Altmire, a former lobbyist for UPMC "still refers to himself as a health-care executive, like he administered some kind of health-care program or runs a doctor's office," Hart charged during a phone interview. "He never served in that kind of position."
She also faults Altmire for voting to approve a spending bill that included a $2 million earmark for Rep. Charles Rangel (D-N.Y.), who is facing legal scrutiny for failing to properly report the value of real-estate holdings. She's called for a ban on all earmarks, even though Congress approved reforms in 2007 that made the process more transparent.
After Altmire opposed the $700 billion financial bailout package, The New York Times reported that Hart "would criticize his stance on the bailout either way -- if he remains opposed, he is pandering to voters in a tough election year; if he switches his vote, he is flipping to help pass a bad plan."
So how would Hart have voted? She's told a Web site, PolitickerPA, that Congress "moved too quickly to intervene," but said she would have supported the bailout if "signs of total financial collapse began appearing."

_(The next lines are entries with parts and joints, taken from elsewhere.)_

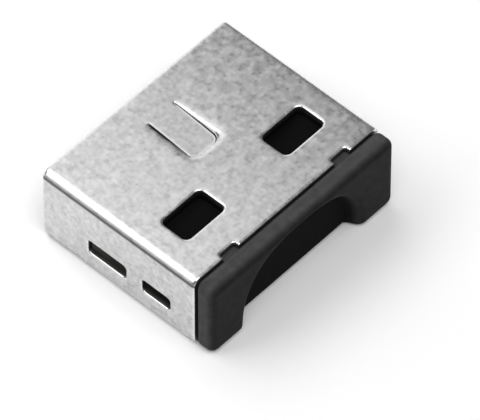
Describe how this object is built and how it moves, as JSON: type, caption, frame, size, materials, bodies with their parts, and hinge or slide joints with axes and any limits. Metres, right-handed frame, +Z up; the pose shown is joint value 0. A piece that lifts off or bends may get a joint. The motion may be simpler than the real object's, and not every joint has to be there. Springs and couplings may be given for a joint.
{
  "type": "usb wifi adapter",
  "caption": "Very short USB plug radio adapter: folded steel plug shell with latch windows, black end cap with fingernail recess, contact carrier and circuit board inside.",
  "frame": {"origin": "centre of the adapter's footprint, on the underside of the plug shell", "axes": "+X across the plug's width, +Y out of the plug's mouth towards the socket, +Z up through the sheet that has the pressed tab"},
  "size_m": [0.012, 0.0102, 0.0045],
  "materials": {
    "plug_steel": "satin, nickel plated, finely mottled",
    "cap_plastic": "moulded, fine spark texture",
    "carrier_plastic": "moulded, matte",
    "board_laminate": "green solder mask over glass laminate",
    "contact_gold": "gold plated",
    "chip_resin": "moulded epoxy resin",
    "tinned_copper": "dull tin plate",
    "crystal_ceramic": "fired brown ceramic",
    "lid_metal": "seam-welded lid, satin",
    "antenna_ceramic": "fired white ceramic",
    "filter_ceramic": "fired pale ceramic",
    "inductor_ferrite": "sintered ferrite, matte",
    "capacitor_ceramic": "fired tan ceramic",
    "resistor_coat": "black glaze",
    "solder": "bright solder"
  },
  "bodies": {
    "root": {"shell": "plug_steel", "end_cap": "cap_plastic", "contact_carrier": "carrier_plastic", "circuit_board": "board_laminate", "contact_power": "contact_gold", "contact_data_minus": "contact_gold", "contact_data_plus": "contact_gold", "contact_ground": "contact_gold", "radio_chip": "chip_resin", "radio_chip_pads": "tinned_copper", "crystal_base": "crystal_ceramic", "crystal_lid": "lid_metal", "chip_antenna": "antenna_ceramic", "antenna_ends": "tinned_copper", "antenna_filter": "filter_ceramic", "filter_ends": "tinned_copper", "matching_parts": "inductor_ferrite", "matching_ends": "tinned_copper", "power_inductor": "inductor_ferrite", "inductor_ends": "tinned_copper", "bulk_capacitor": "capacitor_ceramic", "bulk_capacitor_ends": "tinned_copper", "small_capacitors": "capacitor_ceramic", "capacitor_ends": "tinned_copper", "small_resistors": "resistor_coat", "resistor_ends": "tinned_copper", "surge_protector": "chip_resin", "protector_pads": "tinned_copper", "solder_fillets": "solder"}
  },
  "joints": []
}
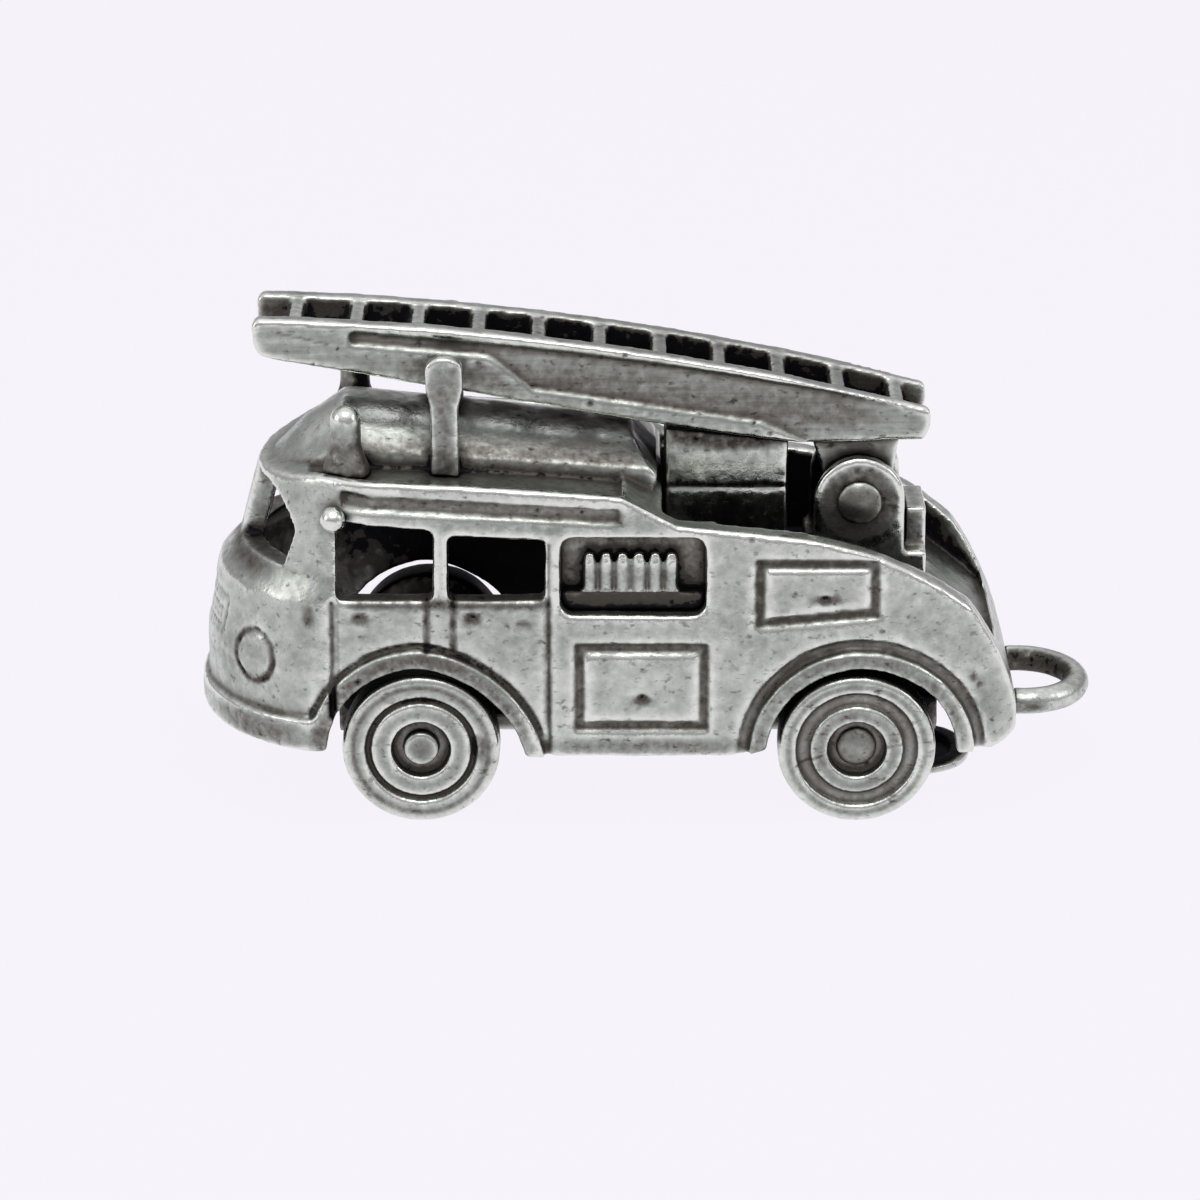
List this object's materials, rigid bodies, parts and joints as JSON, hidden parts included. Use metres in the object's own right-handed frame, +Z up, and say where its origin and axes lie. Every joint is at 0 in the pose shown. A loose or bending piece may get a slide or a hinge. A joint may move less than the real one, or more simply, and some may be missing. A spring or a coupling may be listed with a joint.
{
  "type": "toy fire engine charm",
  "caption": "Small cast silver fire engine charm with a hollow body, turning wheels, a ladder that lifts about its pin and a hanging ring at the tail.",
  "frame": {"origin": "on the ground under the centre of the overall box", "axes": "+X to the engine's nose, +Y to its left side, +Z up"},
  "size_m": [0.0279, 0.01, 0.0152],
  "materials": {
    "body_silver": "oxidised sterling silver, worn satin",
    "worn_silver": "sterling silver, worn",
    "dark_silver": "sterling silver, dark brown patina",
    "ladder_silver": "oxidised sterling silver, brushed",
    "bright_silver": "sterling silver, rubbed bright",
    "wheel_silver": "oxidised sterling silver, turned and worn"
  },
  "bodies": {
    "engine": {"body_shell": "body_silver", "chassis": "worn_silver", "front_axle": "worn_silver", "rear_axle": "worn_silver", "hose_box": "dark_silver", "ladder_bracket": "dark_silver", "ladder_pin": "worn_silver", "ladder_rest": "bright_silver", "roof_post_left": "bright_silver", "roof_post_right": "bright_silver", "corner_ball_left": "bright_silver", "corner_ball_right": "bright_silver", "locker_bottles_left": "bright_silver", "locker_bottles_right": "bright_silver", "charm_ring": "bright_silver", "tow_eye": "worn_silver"},
    "ladder": {"ladder": "ladder_silver"},
    "wheel_front_left_body": {"wheel_front_left": "wheel_silver"},
    "wheel_front_right_body": {"wheel_front_right": "wheel_silver"},
    "wheel_rear_left_body": {"wheel_rear_left": "wheel_silver"},
    "wheel_rear_right_body": {"wheel_rear_right": "wheel_silver"}
  },
  "joints": [
    {"name": "wheel_front_left_spin", "type": "hinge", "parent": "engine", "child": "wheel_front_left_body", "pos_m": [0.00693, 0.00424, 0.00243], "axis": [0, 1, 0], "continuous": true},
    {"name": "wheel_front_right_spin", "type": "hinge", "parent": "engine", "child": "wheel_front_right_body", "pos_m": [0.00693, -0.00424, 0.00243], "axis": [0, 1, 0], "continuous": true},
    {"name": "wheel_rear_left_spin", "type": "hinge", "parent": "engine", "child": "wheel_rear_left_body", "pos_m": [-0.00644, 0.00424, 0.00243], "axis": [0, 1, 0], "continuous": true},
    {"name": "wheel_rear_right_spin", "type": "hinge", "parent": "engine", "child": "wheel_rear_right_body", "pos_m": [-0.00644, -0.00424, 0.00243], "axis": [0, 1, 0], "continuous": true},
    {"name": "ladder_lift", "type": "hinge", "parent": "engine", "child": "ladder", "pos_m": [-0.00655, 0, 0.00935], "axis": [0, -1, 0], "range_deg": [0, 55]}
  ]
}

Altmire has responded to these attacks by not responding. In 2006, Hart declined opportunities to debate Altmire; this year, she's accusing him of dodging debates. Only one debate -- an Oct. 23 gathering at Penn State's Beaver campus -- has been slated for the entire election season.
Hart says she's frustrated by how the race has played out.
"We don't have adults running for office," she says.
Jonathan E. Kaplan is a freelance political reporter in Washington, D.C.
Editor's note: An earlier version of this story, which cited the wrong year for the National Journal rankings, has been corrected.